◆ Task material:
───

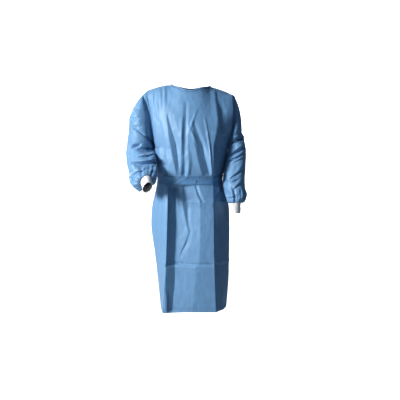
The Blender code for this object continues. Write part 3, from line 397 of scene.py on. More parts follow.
def share_of(angle):
    s = np.sin(angle)
    return np.sign(s) * np.abs(s) ** (2 / WIDE)


def through(f):
    """Points along the curve of a fold's or pleat's line."""
    t = np.linspace(0, 1, 13)[:, None]
    ends = np.array([[f.x1, f.z1], [f.x3, f.z3]])
    bend = 2 * np.array([f.x2, f.z2]) - ends.mean(axis=0)
    return (1 - t) ** 2 * ends[0] + 2 * t * (1 - t) * bend + t**2 * ends[1]


def beside(line, x, z):
    """How places lie to a line: their distance, the share of the line passed, their side and how far beyond."""
    best = np.full(x.shape, 9.0)
    away, along, side, beyond = (np.zeros(x.shape) for _ in range(4))
    last = len(line) - 2
    for i in range(last + 1):
        start, run = line[i], line[i + 1] - line[i]
        size = math.hypot(*run)
        s = ((x - start[0]) * run[0] + (z - start[1]) * run[1]) / size**2
        cross = ((x - start[0]) * run[1] - (z - start[1]) * run[0]) / size
        past = np.zeros(x.shape)
        if i == 0:
            past = np.maximum(past, -s * size)
        if i == last:
            past = np.maximum(past, (s - 1) * size)
        s = np.clip(s, 0, 1)
        direct = np.hypot(x - start[0] - s * run[0], z - start[1] - s * run[1])
        closer = direct < best
        best = np.where(closer, direct, best)
        away = np.where(closer, np.where(past > 0, np.abs(cross), direct), away)
        along = np.where(closer, (i + s) / (last + 1), along)
        side = np.where(closer, cross, side)
        beyond = np.where(closer, past, beyond)
    return away, along, side, beyond


def line_heights(lines, x, z, reach, profile):
    """Sum of the heights that the profile gives beside each line of a table, as seen square on."""
    total = np.zeros(np.broadcast(x, z).shape)
    for f in lines:
        line = through(f)
        low = line.min(axis=0) - reach(f)
        high = line.max(axis=0) + reach(f)
        near = (x > low[0]) & (x < high[0]) & (z > low[1]) & (z < high[1])
        if near.any():
            away, along, side, beyond = beside(line, x[near], z[near])
            total[near] += profile(f, away, along, side) * np.clip(1 - beyond / END_FADE, 0, 1)
    return total


def fold_profile(f, away, along, side):
    width = np.where(side > 0, f.before, f.after) * (1 + (f.taper - 1) * along)
    crisp_top = np.maximum(0, 1 - away / width)
    height = np.interp(along, [0, 0.5, 1], [f.h1, f.h2, f.h3]) / 1000
    return height * (ease(crisp_top) * (1 - f.sharp) + crisp_top * f.sharp)


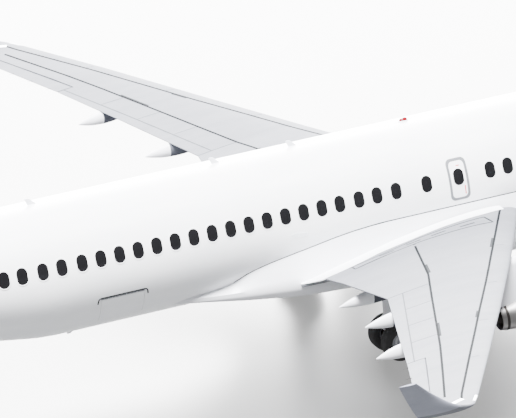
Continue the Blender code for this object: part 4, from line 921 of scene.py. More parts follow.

───

◆ The task: Write down all the entries again without a single difference.

◆ Completed exercise:
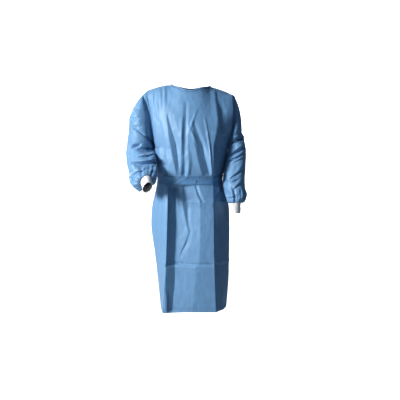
The Blender code for this object continues. Write part 3, from line 397 of scene.py on. More parts follow.
def share_of(angle):
    s = np.sin(angle)
    return np.sign(s) * np.abs(s) ** (2 / WIDE)


def through(f):
    """Points along the curve of a fold's or pleat's line."""
    t = np.linspace(0, 1, 13)[:, None]
    ends = np.array([[f.x1, f.z1], [f.x3, f.z3]])
    bend = 2 * np.array([f.x2, f.z2]) - ends.mean(axis=0)
    return (1 - t) ** 2 * ends[0] + 2 * t * (1 - t) * bend + t**2 * ends[1]


def beside(line, x, z):
    """How places lie to a line: their distance, the share of the line passed, their side and how far beyond."""
    best = np.full(x.shape, 9.0)
    away, along, side, beyond = (np.zeros(x.shape) for _ in range(4))
    last = len(line) - 2
    for i in range(last + 1):
        start, run = line[i], line[i + 1] - line[i]
        size = math.hypot(*run)
        s = ((x - start[0]) * run[0] + (z - start[1]) * run[1]) / size**2
        cross = ((x - start[0]) * run[1] - (z - start[1]) * run[0]) / size
        past = np.zeros(x.shape)
        if i == 0:
            past = np.maximum(past, -s * size)
        if i == last:
            past = np.maximum(past, (s - 1) * size)
        s = np.clip(s, 0, 1)
        direct = np.hypot(x - start[0] - s * run[0], z - start[1] - s * run[1])
        closer = direct < best
        best = np.where(closer, direct, best)
        away = np.where(closer, np.where(past > 0, np.abs(cross), direct), away)
        along = np.where(closer, (i + s) / (last + 1), along)
        side = np.where(closer, cross, side)
        beyond = np.where(closer, past, beyond)
    return away, along, side, beyond


def line_heights(lines, x, z, reach, profile):
    """Sum of the heights that the profile gives beside each line of a table, as seen square on."""
    total = np.zeros(np.broadcast(x, z).shape)
    for f in lines:
        line = through(f)
        low = line.min(axis=0) - reach(f)
        high = line.max(axis=0) + reach(f)
        near = (x > low[0]) & (x < high[0]) & (z > low[1]) & (z < high[1])
        if near.any():
            away, along, side, beyond = beside(line, x[near], z[near])
            total[near] += profile(f, away, along, side) * np.clip(1 - beyond / END_FADE, 0, 1)
    return total


def fold_profile(f, away, along, side):
    width = np.where(side > 0, f.before, f.after) * (1 + (f.taper - 1) * along)
    crisp_top = np.maximum(0, 1 - away / width)
    height = np.interp(along, [0, 0.5, 1], [f.h1, f.h2, f.h3]) / 1000
    return height * (ease(crisp_top) * (1 - f.sharp) + crisp_top * f.sharp)


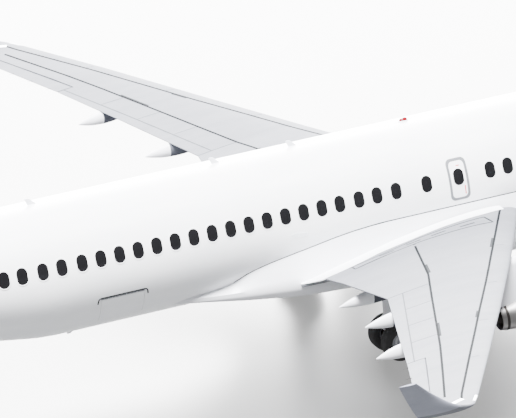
Continue the Blender code for this object: part 4, from line 921 of scene.py. More parts follow.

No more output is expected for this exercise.